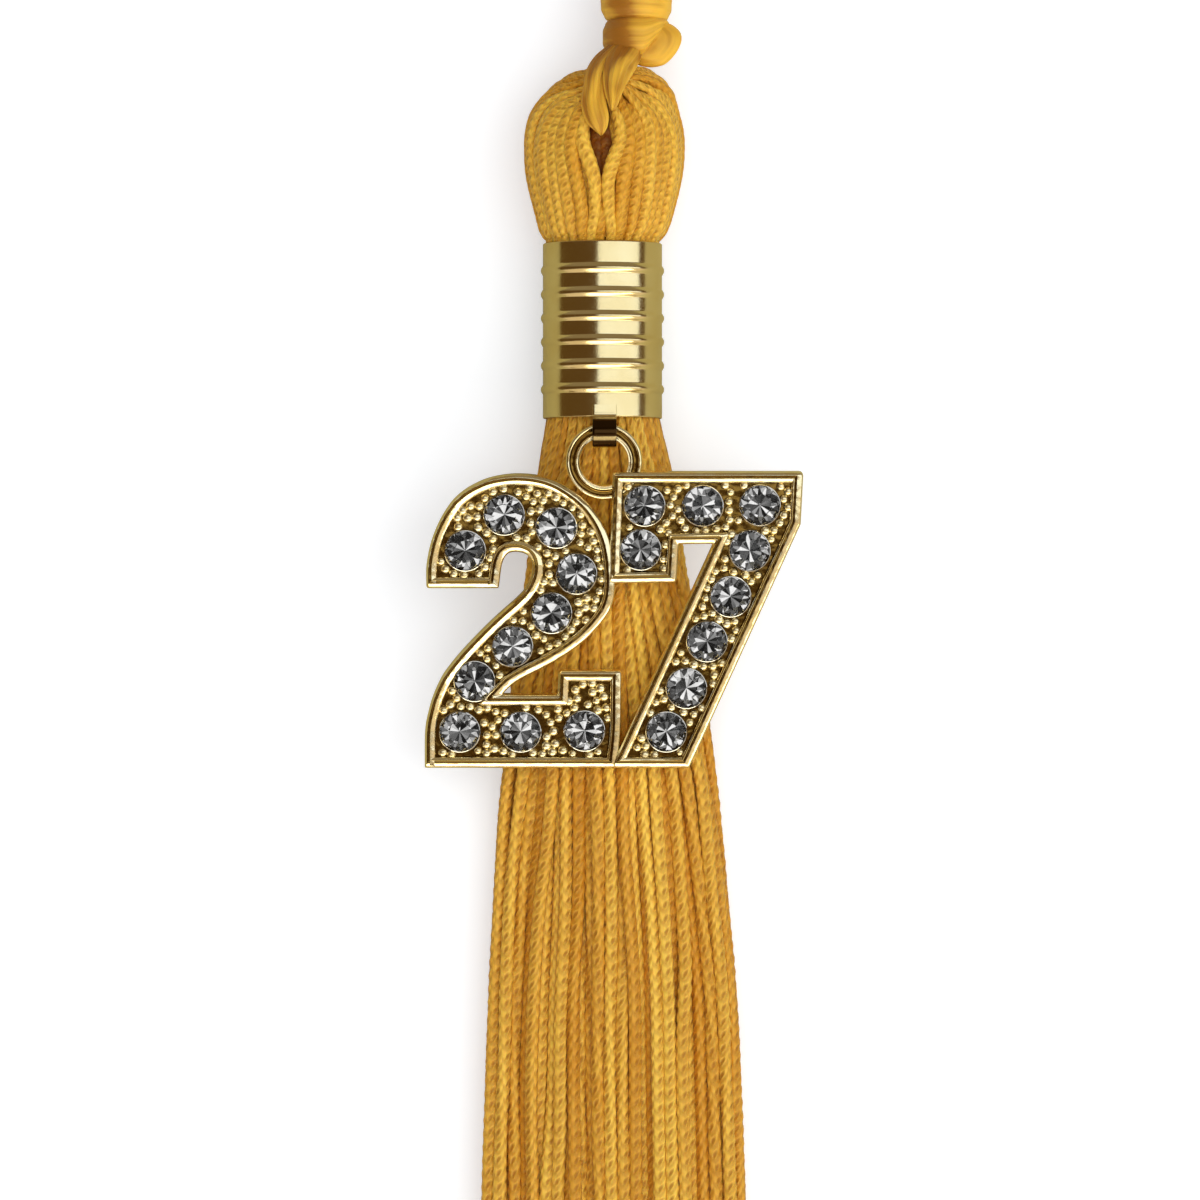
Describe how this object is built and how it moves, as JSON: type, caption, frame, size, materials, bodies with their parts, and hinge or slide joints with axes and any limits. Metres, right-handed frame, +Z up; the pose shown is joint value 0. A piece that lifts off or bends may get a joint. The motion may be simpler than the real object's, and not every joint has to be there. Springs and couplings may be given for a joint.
{
  "type": "graduation tassel",
  "caption": "Yarn graduation tassel with a beaded metal sleeve, a knotted satin cord loop and a swinging year charm set with round stones.",
  "frame": {"origin": "on the surface the tassel lies on, under the middle of its box without the free cord loop", "axes": "+Z up off the surface, out of the tassel's front; +Y along the tassel towards its hanging loop; +X to the right as seen from above"},
  "size_m": [0.0376, 0.3281, 0.0151],
  "materials": {
    "rayon_yarn": "satin",
    "satin_cord": "satin",
    "polished_gold": "polished",
    "antique_gold": "antiqued",
    "clear_stone": "polished"
  },
  "bodies": {
    "tassel": {"yarn": "rayon_yarn", "ferrule": "polished_gold", "bail": "polished_gold", "hanger_knot": "satin_cord", "hanger_loop": "satin_cord"},
    "charm_body": {"charm": "antique_gold", "stone_01": "clear_stone", "stone_02": "clear_stone", "stone_03": "clear_stone", "stone_04": "clear_stone", "stone_05": "clear_stone", "stone_06": "clear_stone", "stone_07": "clear_stone", "stone_08": "clear_stone", "stone_09": "clear_stone", "stone_10": "clear_stone", "stone_11": "clear_stone", "stone_12": "clear_stone", "stone_13": "clear_stone", "stone_14": "clear_stone", "stone_15": "clear_stone", "stone_16": "clear_stone", "stone_17": "clear_stone", "stone_18": "clear_stone", "stone_19": "clear_stone"}
  },
  "joints": [
    {"name": "charm_swing", "type": "hinge", "parent": "tassel", "child": "charm_body", "pos_m": [-0.0009, 0.07286, 0.01355], "axis": [-1, 0, 0], "range_deg": [0, 174]}
  ]
}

◆ WHAT THE EXERCISE ASKS ◆
Set down the listing above in full, please, exactly as it appears.

◆ SOLVED EXERCISE ◆
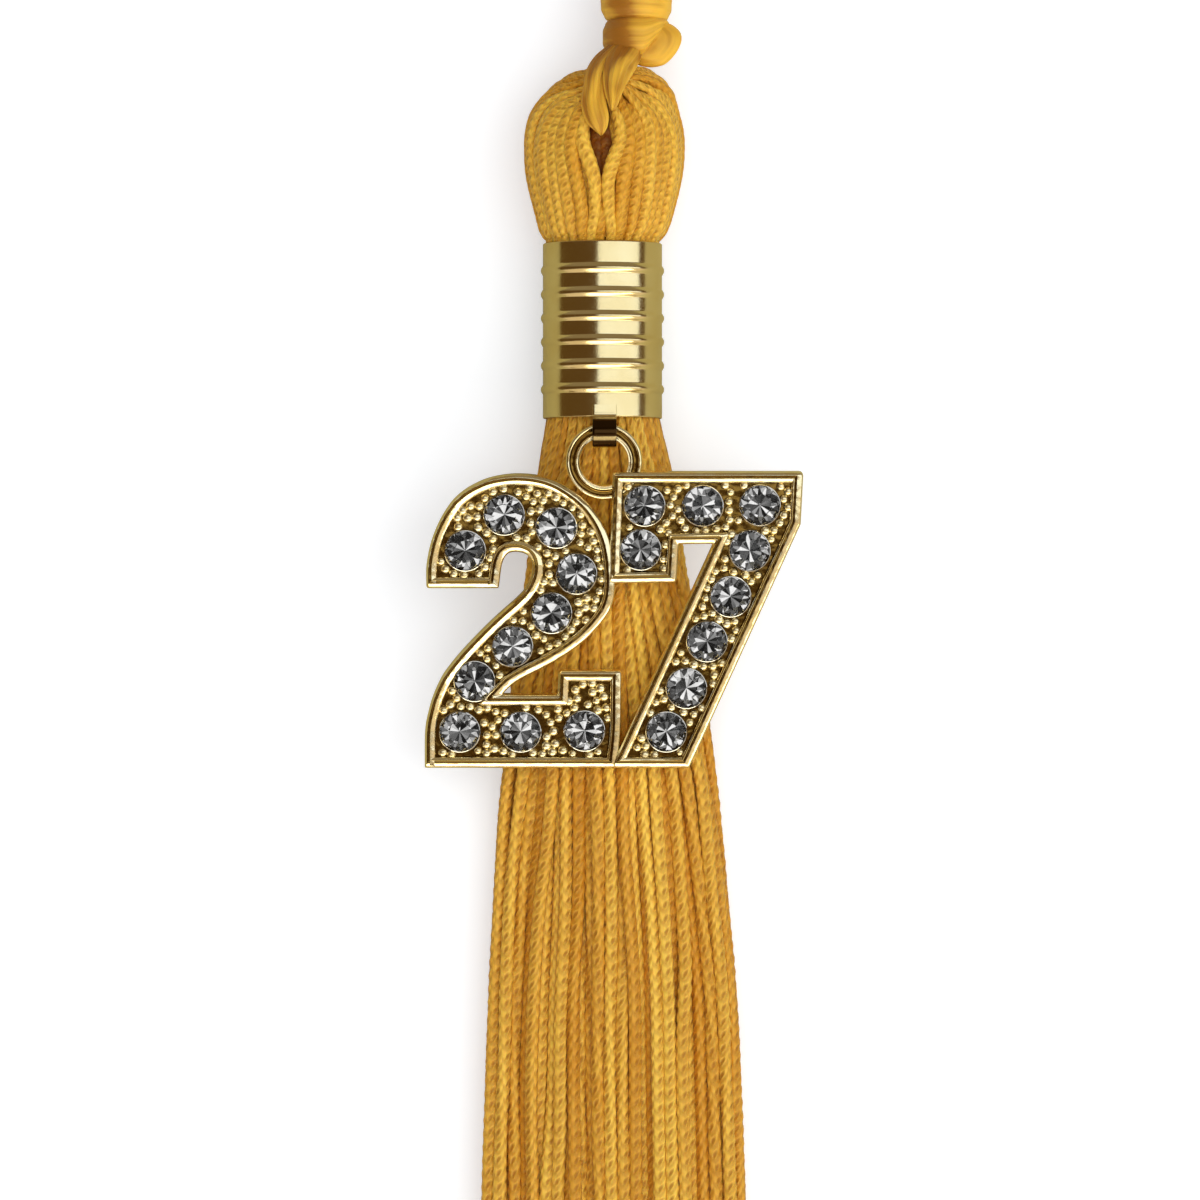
Describe how this object is built and how it moves, as JSON: type, caption, frame, size, materials, bodies with their parts, and hinge or slide joints with axes and any limits. Metres, right-handed frame, +Z up; the pose shown is joint value 0. A piece that lifts off or bends may get a joint. The motion may be simpler than the real object's, and not every joint has to be there. Springs and couplings may be given for a joint.
{
  "type": "graduation tassel",
  "caption": "Yarn graduation tassel with a beaded metal sleeve, a knotted satin cord loop and a swinging year charm set with round stones.",
  "frame": {"origin": "on the surface the tassel lies on, under the middle of its box without the free cord loop", "axes": "+Z up off the surface, out of the tassel's front; +Y along the tassel towards its hanging loop; +X to the right as seen from above"},
  "size_m": [0.0376, 0.3281, 0.0151],
  "materials": {
    "rayon_yarn": "satin",
    "satin_cord": "satin",
    "polished_gold": "polished",
    "antique_gold": "antiqued",
    "clear_stone": "polished"
  },
  "bodies": {
    "tassel": {"yarn": "rayon_yarn", "ferrule": "polished_gold", "bail": "polished_gold", "hanger_knot": "satin_cord", "hanger_loop": "satin_cord"},
    "charm_body": {"charm": "antique_gold", "stone_01": "clear_stone", "stone_02": "clear_stone", "stone_03": "clear_stone", "stone_04": "clear_stone", "stone_05": "clear_stone", "stone_06": "clear_stone", "stone_07": "clear_stone", "stone_08": "clear_stone", "stone_09": "clear_stone", "stone_10": "clear_stone", "stone_11": "clear_stone", "stone_12": "clear_stone", "stone_13": "clear_stone", "stone_14": "clear_stone", "stone_15": "clear_stone", "stone_16": "clear_stone", "stone_17": "clear_stone", "stone_18": "clear_stone", "stone_19": "clear_stone"}
  },
  "joints": [
    {"name": "charm_swing", "type": "hinge", "parent": "tassel", "child": "charm_body", "pos_m": [-0.0009, 0.07286, 0.01355], "axis": [-1, 0, 0], "range_deg": [0, 174]}
  ]
}